■ Data excerpt:

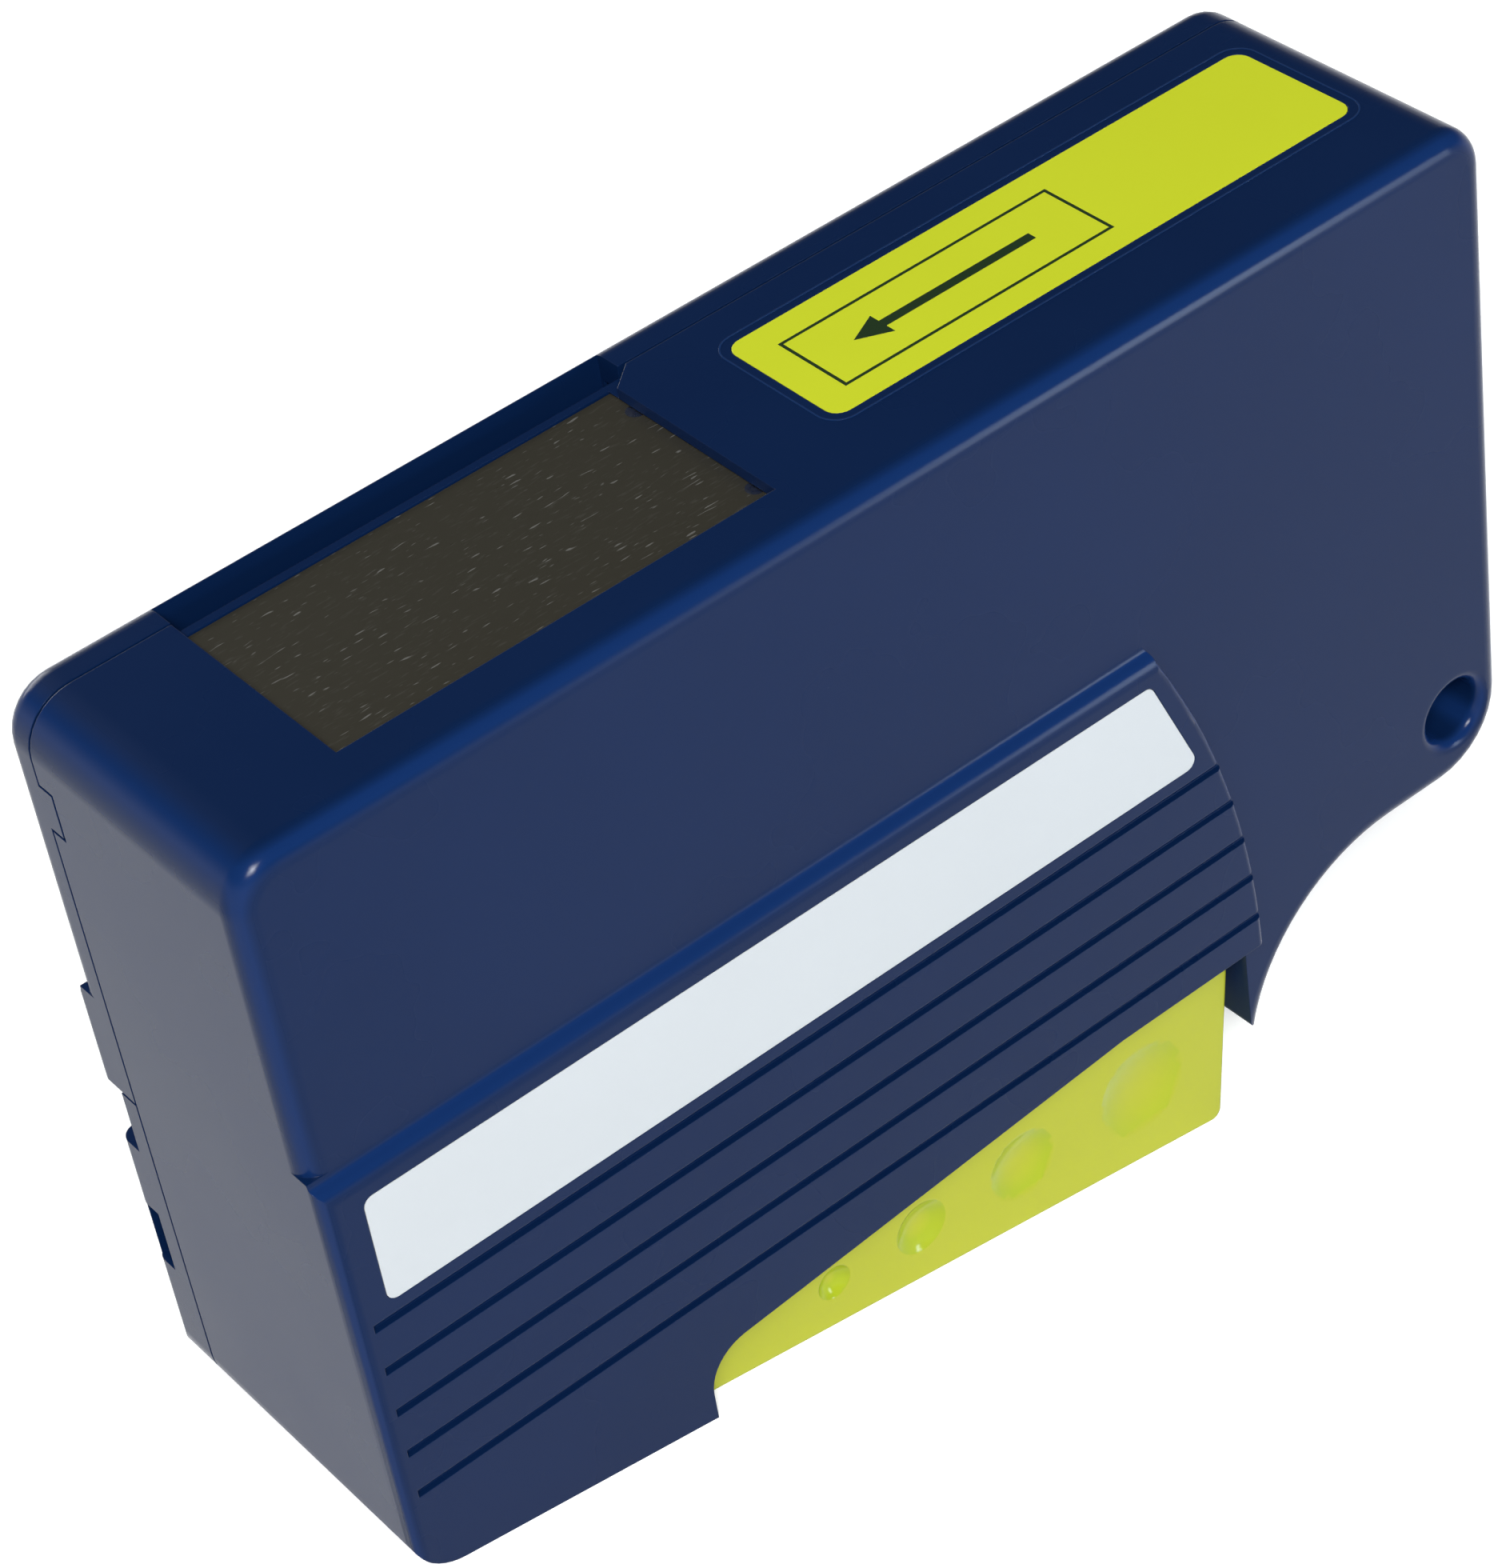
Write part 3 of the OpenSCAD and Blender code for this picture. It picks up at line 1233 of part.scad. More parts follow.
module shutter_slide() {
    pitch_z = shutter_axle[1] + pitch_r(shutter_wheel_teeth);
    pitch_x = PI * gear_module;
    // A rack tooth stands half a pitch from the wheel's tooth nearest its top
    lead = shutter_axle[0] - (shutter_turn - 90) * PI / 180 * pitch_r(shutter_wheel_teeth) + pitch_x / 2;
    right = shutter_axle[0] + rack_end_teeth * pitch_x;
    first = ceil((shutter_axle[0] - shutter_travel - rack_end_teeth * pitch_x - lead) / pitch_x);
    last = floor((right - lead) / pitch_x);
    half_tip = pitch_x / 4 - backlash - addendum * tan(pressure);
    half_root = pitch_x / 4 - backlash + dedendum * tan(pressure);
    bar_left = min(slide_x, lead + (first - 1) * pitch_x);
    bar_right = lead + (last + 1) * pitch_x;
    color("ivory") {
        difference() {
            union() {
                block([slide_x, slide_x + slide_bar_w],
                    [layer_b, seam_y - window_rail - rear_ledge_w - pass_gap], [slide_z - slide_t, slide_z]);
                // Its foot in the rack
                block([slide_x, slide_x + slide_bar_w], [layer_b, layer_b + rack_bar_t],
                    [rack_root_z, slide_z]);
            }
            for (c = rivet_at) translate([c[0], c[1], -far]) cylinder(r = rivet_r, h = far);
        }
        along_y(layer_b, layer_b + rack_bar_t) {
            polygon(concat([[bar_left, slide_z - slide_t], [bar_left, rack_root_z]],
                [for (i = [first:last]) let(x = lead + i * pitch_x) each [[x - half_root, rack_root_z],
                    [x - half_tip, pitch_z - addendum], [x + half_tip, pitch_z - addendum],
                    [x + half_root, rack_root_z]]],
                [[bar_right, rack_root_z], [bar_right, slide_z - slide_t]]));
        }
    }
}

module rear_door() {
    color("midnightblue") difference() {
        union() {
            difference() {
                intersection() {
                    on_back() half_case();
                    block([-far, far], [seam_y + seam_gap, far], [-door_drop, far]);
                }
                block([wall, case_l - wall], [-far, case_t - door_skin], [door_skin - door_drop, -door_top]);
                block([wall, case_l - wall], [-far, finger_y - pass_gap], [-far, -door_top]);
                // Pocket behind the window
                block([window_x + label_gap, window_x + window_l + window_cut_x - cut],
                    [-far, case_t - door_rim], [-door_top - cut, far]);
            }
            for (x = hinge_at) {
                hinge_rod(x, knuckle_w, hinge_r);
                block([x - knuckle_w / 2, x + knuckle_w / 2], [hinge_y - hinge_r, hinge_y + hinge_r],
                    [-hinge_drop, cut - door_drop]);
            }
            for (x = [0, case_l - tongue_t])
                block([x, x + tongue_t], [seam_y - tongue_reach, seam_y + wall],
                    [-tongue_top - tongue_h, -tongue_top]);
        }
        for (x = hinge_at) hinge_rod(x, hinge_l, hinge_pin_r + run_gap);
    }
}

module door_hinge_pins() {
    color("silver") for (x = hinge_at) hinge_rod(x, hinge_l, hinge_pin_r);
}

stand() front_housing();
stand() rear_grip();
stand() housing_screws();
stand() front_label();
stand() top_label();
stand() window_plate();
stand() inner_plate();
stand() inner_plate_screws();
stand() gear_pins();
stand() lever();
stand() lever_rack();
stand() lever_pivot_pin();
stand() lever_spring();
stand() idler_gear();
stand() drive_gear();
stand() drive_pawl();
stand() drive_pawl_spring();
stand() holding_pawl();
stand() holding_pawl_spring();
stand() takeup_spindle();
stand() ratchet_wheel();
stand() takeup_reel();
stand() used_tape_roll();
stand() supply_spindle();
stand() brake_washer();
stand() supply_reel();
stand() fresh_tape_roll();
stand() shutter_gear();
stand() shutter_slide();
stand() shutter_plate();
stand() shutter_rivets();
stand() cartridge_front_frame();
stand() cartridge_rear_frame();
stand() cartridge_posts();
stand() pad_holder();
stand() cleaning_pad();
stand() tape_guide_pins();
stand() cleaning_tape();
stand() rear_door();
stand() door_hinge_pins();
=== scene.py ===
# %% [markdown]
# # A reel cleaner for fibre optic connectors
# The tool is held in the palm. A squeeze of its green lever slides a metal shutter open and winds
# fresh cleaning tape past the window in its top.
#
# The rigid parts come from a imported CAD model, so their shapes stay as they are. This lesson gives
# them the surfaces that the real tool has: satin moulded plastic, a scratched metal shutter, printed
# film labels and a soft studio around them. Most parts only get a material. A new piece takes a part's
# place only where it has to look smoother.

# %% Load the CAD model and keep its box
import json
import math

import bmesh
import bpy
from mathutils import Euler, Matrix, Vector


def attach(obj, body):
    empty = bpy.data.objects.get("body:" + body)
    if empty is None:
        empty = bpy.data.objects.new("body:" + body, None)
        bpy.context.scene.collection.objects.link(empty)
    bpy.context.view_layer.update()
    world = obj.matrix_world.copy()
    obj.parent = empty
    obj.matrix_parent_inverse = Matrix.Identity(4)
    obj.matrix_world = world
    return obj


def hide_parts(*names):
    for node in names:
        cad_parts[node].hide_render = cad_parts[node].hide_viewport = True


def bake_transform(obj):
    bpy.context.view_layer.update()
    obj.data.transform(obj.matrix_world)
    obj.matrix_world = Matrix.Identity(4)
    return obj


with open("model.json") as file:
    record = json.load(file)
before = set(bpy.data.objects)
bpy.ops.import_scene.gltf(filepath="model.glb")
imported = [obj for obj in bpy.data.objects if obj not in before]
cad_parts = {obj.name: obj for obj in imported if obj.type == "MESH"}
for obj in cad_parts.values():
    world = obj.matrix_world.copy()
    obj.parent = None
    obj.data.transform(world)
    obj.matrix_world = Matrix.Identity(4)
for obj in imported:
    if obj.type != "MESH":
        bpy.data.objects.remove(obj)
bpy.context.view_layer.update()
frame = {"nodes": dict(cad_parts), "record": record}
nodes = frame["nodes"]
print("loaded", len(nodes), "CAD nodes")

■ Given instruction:
Output exactly the lines of the material above from the one containing "stand() front_housing();" up to and including the one containing "from mathutils import Euler, Matrix, Vector".

■ Correct response:
stand() front_housing();
stand() rear_grip();
stand() housing_screws();
stand() front_label();
stand() top_label();
stand() window_plate();
stand() inner_plate();
stand() inner_plate_screws();
stand() gear_pins();
stand() lever();
stand() lever_rack();
stand() lever_pivot_pin();
stand() lever_spring();
stand() idler_gear();
stand() drive_gear();
stand() drive_pawl();
stand() drive_pawl_spring();
stand() holding_pawl();
stand() holding_pawl_spring();
stand() takeup_spindle();
stand() ratchet_wheel();
stand() takeup_reel();
stand() used_tape_roll();
stand() supply_spindle();
stand() brake_washer();
stand() supply_reel();
stand() fresh_tape_roll();
stand() shutter_gear();
stand() shutter_slide();
stand() shutter_plate();
stand() shutter_rivets();
stand() cartridge_front_frame();
stand() cartridge_rear_frame();
stand() cartridge_posts();
stand() pad_holder();
stand() cleaning_pad();
stand() tape_guide_pins();
stand() cleaning_tape();
stand() rear_door();
stand() door_hinge_pins();
=== scene.py ===
# %% [markdown]
# # A reel cleaner for fibre optic connectors
# The tool is held in the palm. A squeeze of its green lever slides a metal shutter open and winds
# fresh cleaning tape past the window in its top.
#
# The rigid parts come from a imported CAD model, so their shapes stay as they are. This lesson gives
# them the surfaces that the real tool has: satin moulded plastic, a scratched metal shutter, printed
# film labels and a soft studio around them. Most parts only get a material. A new piece takes a part's
# place only where it has to look smoother.

# %% Load the CAD model and keep its box
import json
import math

import bmesh
import bpy
from mathutils import Euler, Matrix, Vector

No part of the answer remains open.